Raimundo Fitero
DE REOJO

Hipocondría

Asientos separados, mamparas, mascarillas en todas sus formas y modelos, un diseño de la restitución de los derechos olvidados que acaban, de momento en un concepto que no cabe en mi catecismo: hipocondría social. La anormalidad sicológica de la ciudadanía se debe estabular en una estantería de la superchería, el tremendismo o la temeridad que roza con la soberbia. No voy a hacer análisis de las manifestaciones que me muestran las televisiones, siento rabia incontenible al ver ese desastre político y sociológico que es ver a los irresponsables políticos de la Comunidad de Madrid, repartiendo bocadillos de calamares (sic) en Ifema, en el momento del cierre de un hospital de campaña montado por el ejército español en un tiempo récord y que fue una plataforma propagandística impagable en el mercado. Junto al cierre estratégico va el despido de diez mil sanitarios contratados para contener el aluvión de muertes que sigue siendo excesiva.

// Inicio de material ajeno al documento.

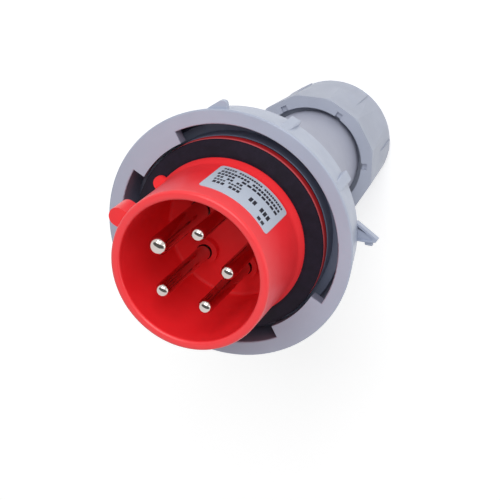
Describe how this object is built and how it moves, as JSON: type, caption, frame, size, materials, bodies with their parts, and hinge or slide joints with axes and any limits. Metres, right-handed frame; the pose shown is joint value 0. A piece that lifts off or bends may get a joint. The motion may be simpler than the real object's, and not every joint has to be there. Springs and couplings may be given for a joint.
{
  "type": "industrial plug",
  "caption": "Watertight round industrial power plug: red shroud with contact pins, grey housing, bayonet locking ring and cable gland.",
  "frame": {"origin": "on the plug's axis, in the flat rear end of the gland nut", "axes": "+Z along the axis from the cable end to the pins, +X towards the earth pin and the key, +Y by the right-hand rule"},
  "size_m": [0.1052, 0.1052, 0.1876],
  "materials": {
    "red_plastic": "satin moulded polyamide, red",
    "grey_plastic": "satin moulded polyamide, light grey",
    "black_rubber": "matt moulded rubber",
    "black_plastic": "matt moulded polyamide",
    "nickel_plate": "bright nickel plate on brass",
    "zinc_steel": "zinc plated",
    "spring_steel": "bright drawn wire",
    "label_foil": "satin foil label"
  },
  "bodies": {
    "plug_body": {"contact_carrier": "red_plastic", "earth_pin": "nickel_plate", "neutral_pin": "nickel_plate", "line_pin_1": "nickel_plate", "line_pin_2": "nickel_plate", "line_pin_3": "nickel_plate", "terminal_screws": "zinc_steel", "contact_retainer": "black_plastic", "retainer_screws": "zinc_steel", "flange_gasket": "black_rubber", "housing_seal": "black_rubber", "housing": "grey_plastic", "snap_ring": "spring_steel", "clamp_cage": "black_plastic", "cable_seal": "black_rubber", "rating_label": "label_foil"},
    "locking_ring_body": {"locking_ring": "grey_plastic"},
    "pressure_ring_body": {"pressure_ring": "black_plastic"},
    "gland_nut_body": {"gland_nut": "grey_plastic"}
  },
  "joints": [
    {"name": "ring_turn", "type": "hinge", "parent": "plug_body", "child": "locking_ring_body", "pos_m": [0, 0, 0.1275], "axis": [0, 0, 1], "range_deg": [0, 45]},
    {"name": "gland_travel", "type": "slide", "parent": "plug_body", "child": "pressure_ring_body", "axis": [0, 0, -1], "range_m": [0, 0.006]},
    {"name": "gland_turn", "type": "hinge", "parent": "pressure_ring_body", "child": "gland_nut_body", "pos_m": [0, 0, 0.02], "axis": [0, 0, -1], "range_deg": [0, 720]}
  ],
  "couplings": [
    {"joint": "gland_travel", "follows": "gland_turn", "m_per_rad": 0.000477}
  ]
}
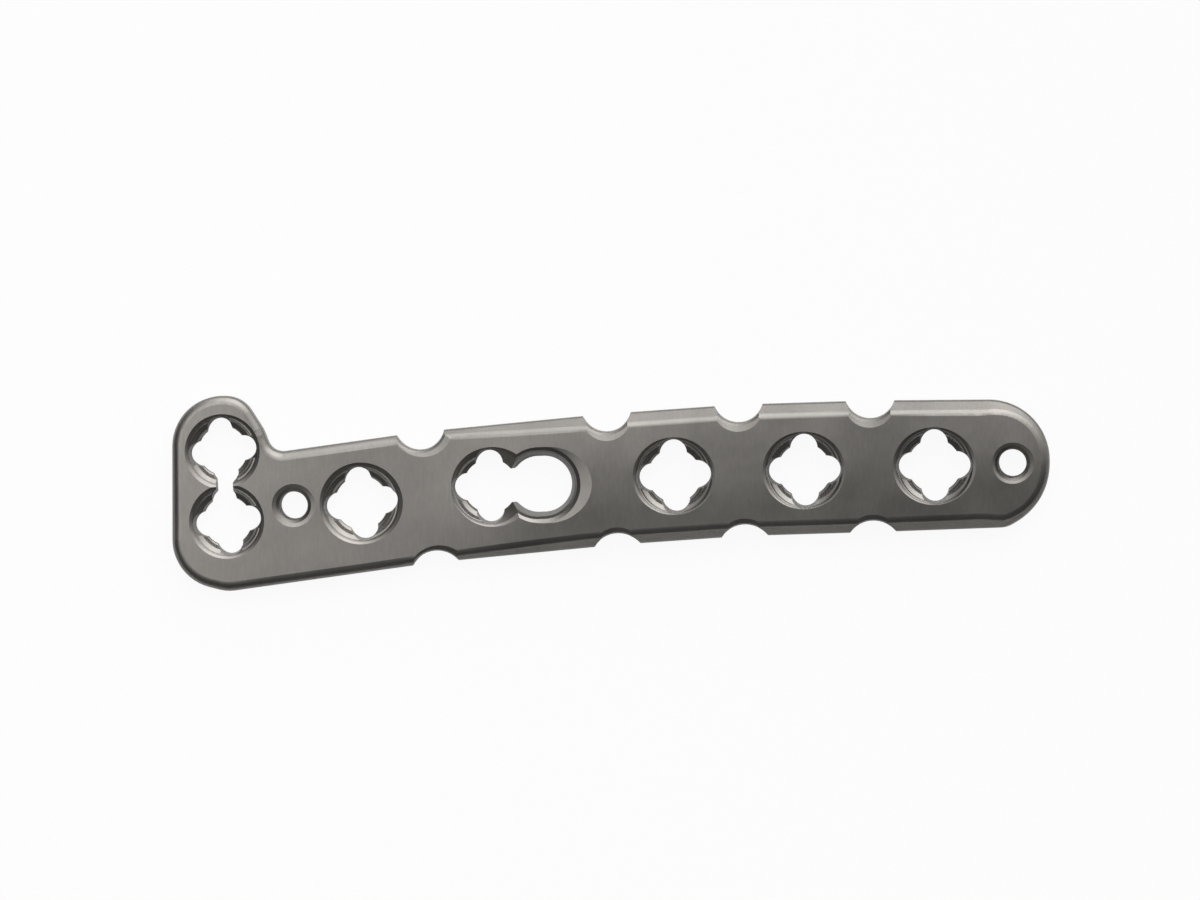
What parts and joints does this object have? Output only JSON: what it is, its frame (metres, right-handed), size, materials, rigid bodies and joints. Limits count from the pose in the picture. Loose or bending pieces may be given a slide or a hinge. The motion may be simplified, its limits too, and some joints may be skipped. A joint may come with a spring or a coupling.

Desde mi ventana veo a gente corriendo, en bici, con patines, en solitario y en compañía de otros. Todos levantan la cabeza, respiran como si el ambiente estuviera limpio de coronavirus. Pero la hipocondría social ejerce su presión silenciosamente. Hay un número indeterminado de conciudadanos que se mantienen en su casa, sospechan que en la calle está todavía esperándonos la infección camuflada, que los vecinos, las que nos dan la vez en la farmacia o los controladores de los servicios públicos, pueden ser portadores asintomáticos. A estas personas asustadas les doy mi sentido abrazo de sentimiento. Se nota una urgencia insana, una angustia desatada para volver a la anormalidad de mañana y puede ser la preparación de un rebrote. Aunque ya que estamos en este territorio de la relatividad, ¿cuántos muertos diarios consideramos como algo asumible?